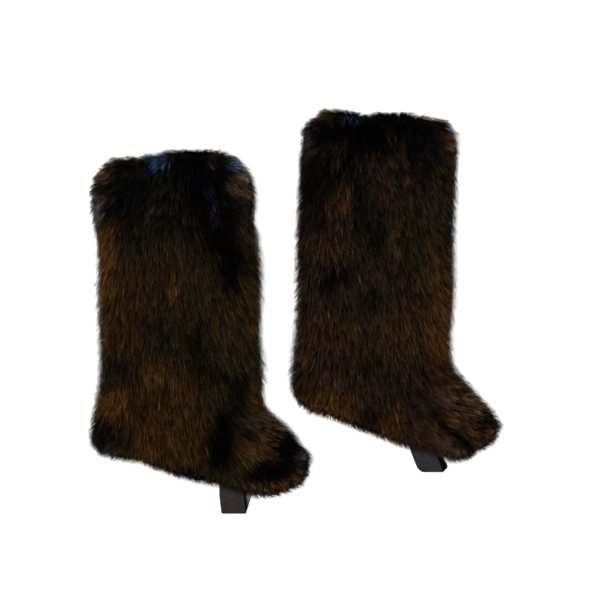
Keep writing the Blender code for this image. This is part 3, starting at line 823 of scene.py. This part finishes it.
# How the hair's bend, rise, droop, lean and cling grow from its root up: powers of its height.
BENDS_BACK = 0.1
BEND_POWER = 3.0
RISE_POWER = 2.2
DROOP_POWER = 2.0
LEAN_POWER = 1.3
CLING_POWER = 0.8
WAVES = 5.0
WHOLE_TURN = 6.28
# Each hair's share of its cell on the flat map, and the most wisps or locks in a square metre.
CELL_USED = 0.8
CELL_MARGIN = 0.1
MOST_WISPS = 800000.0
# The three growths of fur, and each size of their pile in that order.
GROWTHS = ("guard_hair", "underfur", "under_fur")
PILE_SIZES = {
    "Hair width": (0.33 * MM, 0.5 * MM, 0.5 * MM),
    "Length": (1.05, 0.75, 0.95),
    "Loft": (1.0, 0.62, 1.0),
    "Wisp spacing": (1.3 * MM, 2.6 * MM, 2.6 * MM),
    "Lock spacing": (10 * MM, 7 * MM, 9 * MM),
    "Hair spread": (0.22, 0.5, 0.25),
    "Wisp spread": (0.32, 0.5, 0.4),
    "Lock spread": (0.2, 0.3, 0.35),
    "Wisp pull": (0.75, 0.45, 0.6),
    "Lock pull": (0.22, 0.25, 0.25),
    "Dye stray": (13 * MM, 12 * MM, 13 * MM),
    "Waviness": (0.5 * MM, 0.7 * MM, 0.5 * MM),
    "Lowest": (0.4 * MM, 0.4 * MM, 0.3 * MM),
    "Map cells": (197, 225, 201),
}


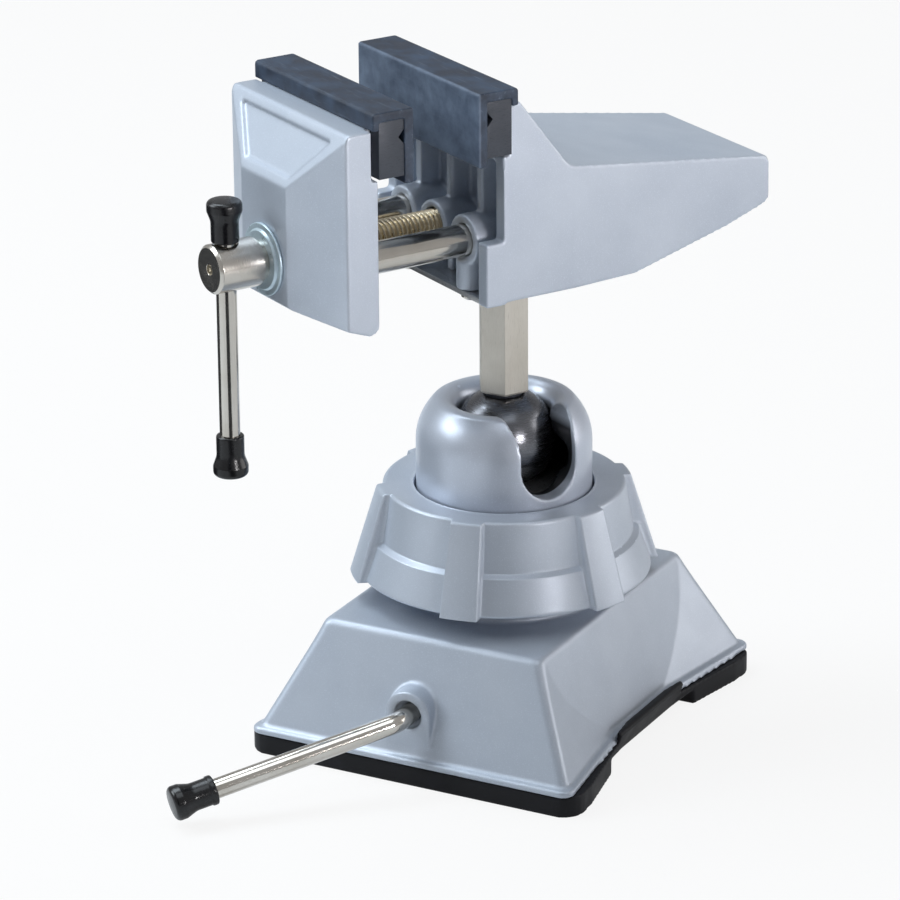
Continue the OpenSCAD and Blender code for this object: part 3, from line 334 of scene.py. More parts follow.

Problem details: Pick each line holding the word "code" out of the data and copy it.

Complete output:
Keep writing the Blender code for this image. This is part 3, starting at line 823 of scene.py. This part finishes it.
Continue the OpenSCAD and Blender code for this object: part 3, from line 334 of scene.py. More parts follow.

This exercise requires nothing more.